Focusing on more than an individual’s capacity to think up a business idea, the program mobilized their emotional capacities to build partnerships with their co-founders that could withstand the trials of entrepreneurship. What emerged was a rhetoric of romantic partnership, marriage, dating, break-ups that blurred the boundaries of what can be expected between individuals looking to not only advance their own ambitions, but that of the country and continent, in pursuit of wealth creation, development and growth. I use the concepts ‘proximity’ and ‘attunement’ to understand how these boundaries, expectations, and emotions are navigated by the fellows, and what kind of expectations are built from this experience and suggest how this later becomes relevant for the administering of the business for investment.
About the speaker:
Zarreen Kamalie is a doctoral student at Stockholm University studying the Kigali start-up ecosystem through the policies, laws, and development agendas that facilitates financial and social capital into the ecosystem from both public and private sector actors seeking to create 'impact' and capitalise on Rwanda's growing economy and its business environment.

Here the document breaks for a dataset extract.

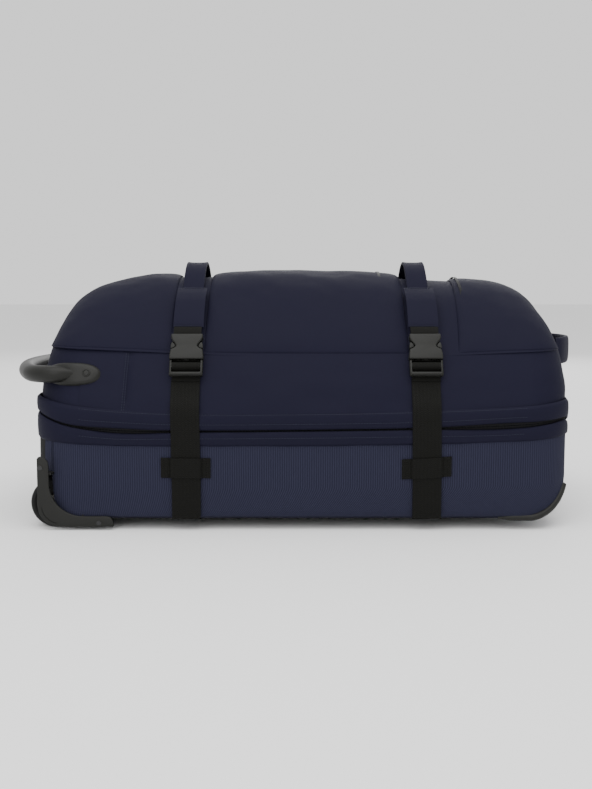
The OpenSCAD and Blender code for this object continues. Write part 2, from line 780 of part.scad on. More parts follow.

These actors include development agencies, philanthropic institutions, and venture capital firms. The project sits at the intersection of economic anthropology and development studies, with thematic overlap with sociolegal studies and the anthropology of policy.
Zarreen completed her Master’s degree at Stockholm University after receiving her Bachelor’s and Honour’s degrees at the University of Cape Town. She is also an affiliated PhD student in the Sustainable Business Development through Entrepreneurship and Innovation Platform at the Mistra Center for Sustainable Markets (Misum).